March 5, 2012
This is a great way of getting going/self-generating in a spontaneous, stress-free way.
STEP ONE: Give yourself one minute to explore each of the following “firsts” . . .
- My first memory . . .
- The first time I ever tasted a favourite food . . .
- My first day of school . . .
- The first time I remember crying . . .
- The first time I was ever really truly scared . . .
- The first time I felt really truly loved . . .
- My first crush/date . . .
- My first sexual feeling or experience . . .
- The first time I ever lost something (or someone) that I loved . . .
- The first time I ever hurt somebody (intentionally or unintentionally) . . .
- The first time I was ever hurt by somebody . . .
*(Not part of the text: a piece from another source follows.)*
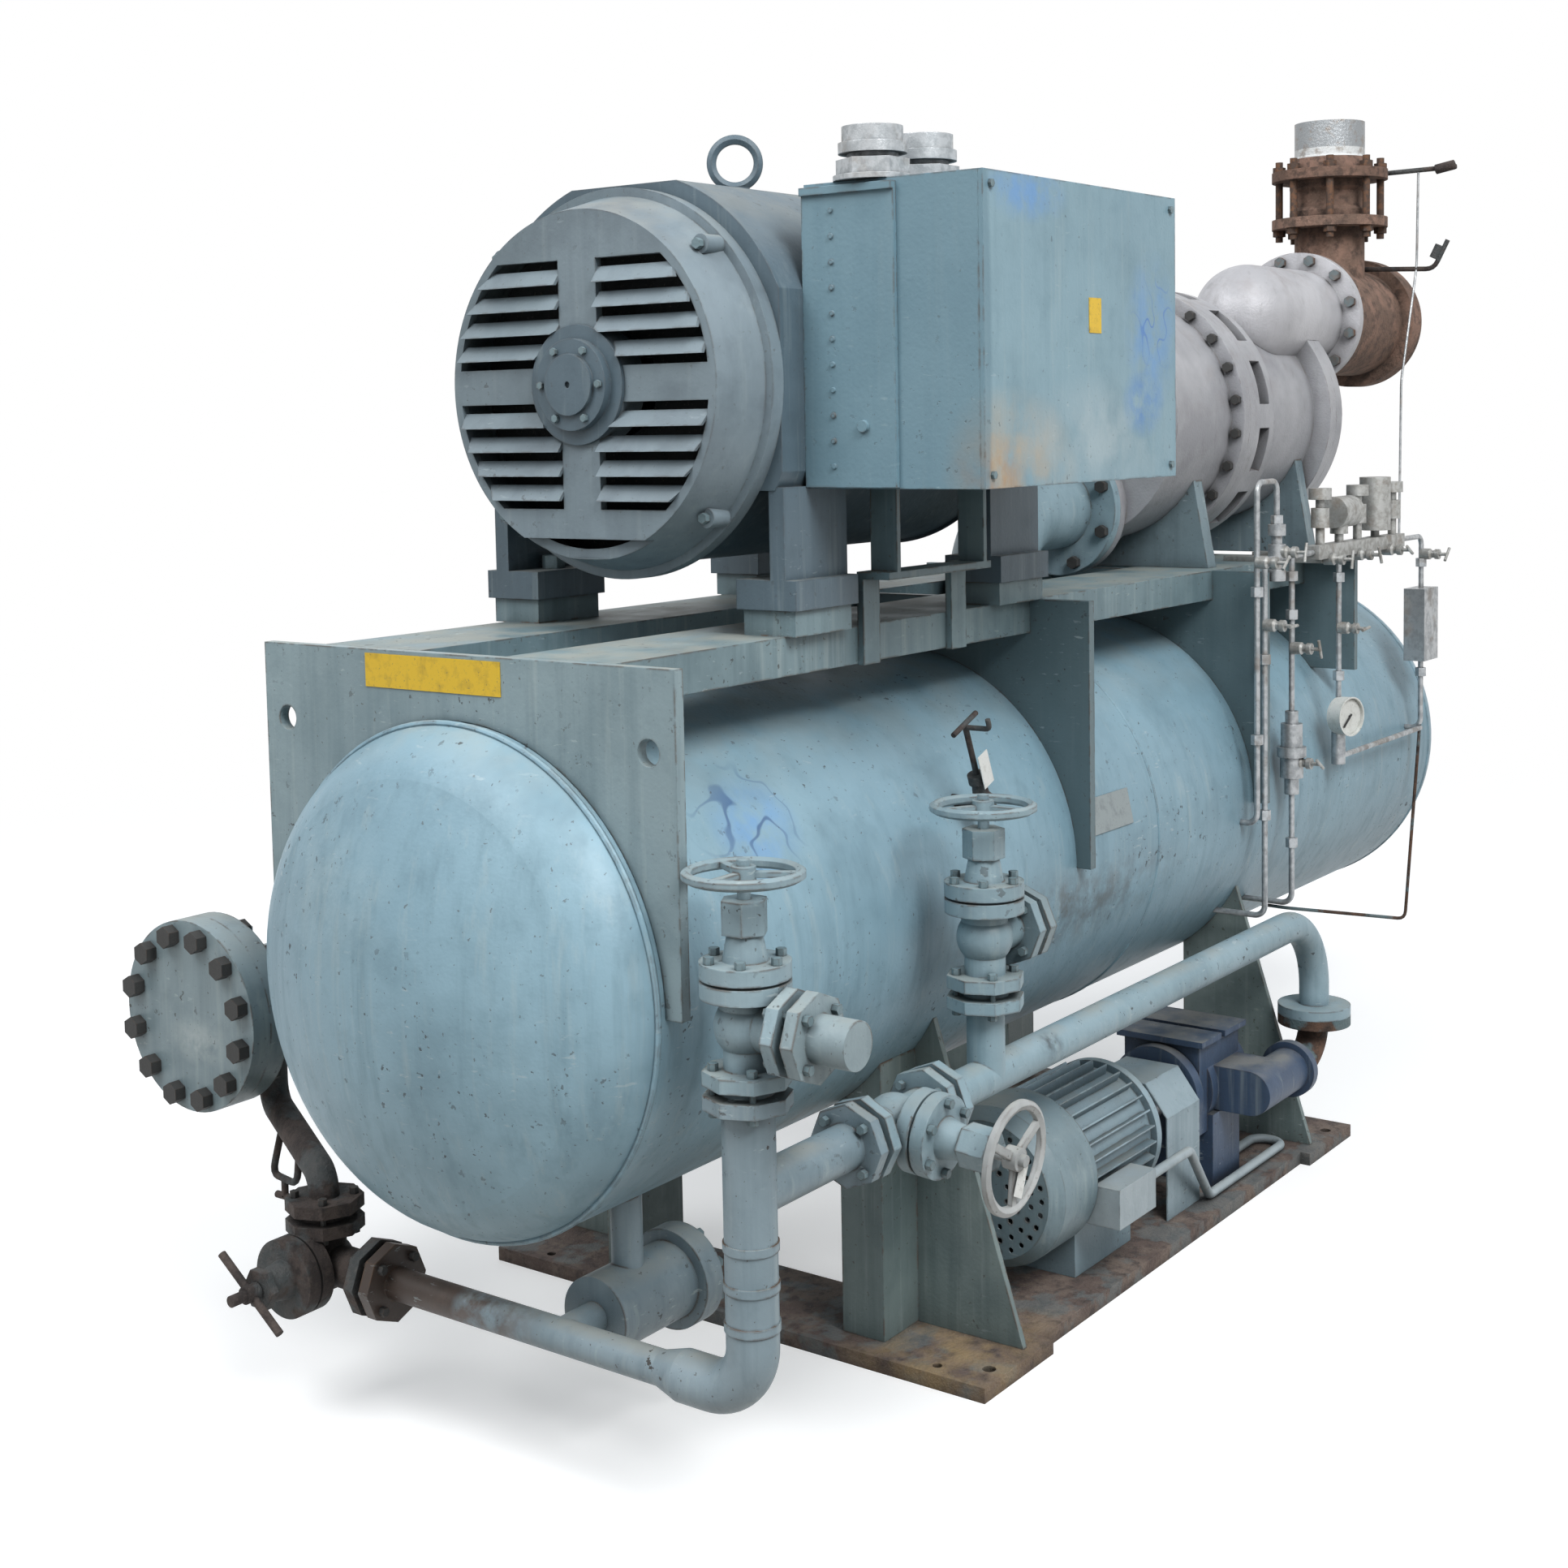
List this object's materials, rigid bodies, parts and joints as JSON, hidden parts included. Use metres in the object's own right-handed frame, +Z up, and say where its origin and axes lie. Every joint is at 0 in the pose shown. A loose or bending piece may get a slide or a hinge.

- The first time I ever had a gigantic fight with someone . . .
- The first time I remember feeling totally misunderstood . . .
- The first time I lied or cheated or stole . . .
- The first time I had to make a big decision for myself . . .
- The first time I was left in charge of something important . . .
- The first time I was ever away from home/traveled somewhere by myself . . .
- The first time I experienced illness (directly, or a loved-one) . . .
- The first time I received a gift that I absolutely loved . . .
- The first time I met someone who I would know for a good long time . . .
TIPS: Challenge yourself to not take your pencil off the page. Even if you can’t remember, or the memory doesn’t resonate with you, write something—anything! At one minute, even if you are mid-sentence or have more to say, you MUST move on! Feel free to write in point form, so long as you’re sure to write in the FIRST PERSON.
STEP TWO: After you get through the list, go back and choose three memories that you want to explore more fully. Give yourself three minutes to expand on each memory, one after the other.
STEP THREE: Choose one of the three, and continue exploring it as a monologue. If having a deadline helps, give yourself ten minutes.
IF WORKING IN A GROUP: Choose a partner, and read your first draft to them, unedited, word for word. Ask them to ask you questions to help you flesh it out. Good things for a dramaturge to ask or say:
I wanted to know more about ________________
I was confused when ________________________
I encourage you to further explore _____________
A lasting image was _________________________
THINGS TO CONSIDER: Experiment with form and style, rhythm, repetition, using different voices, time (linear and non), how where you are and who you’re talking to impacts your voice. If working in a “collective creation” setting, it’s sometimes informative and fun to have a group of your peers take the story and physicalize it. Consider asking someone else to read it out loud—sometimes it helps hearing how other actors inhabit your words.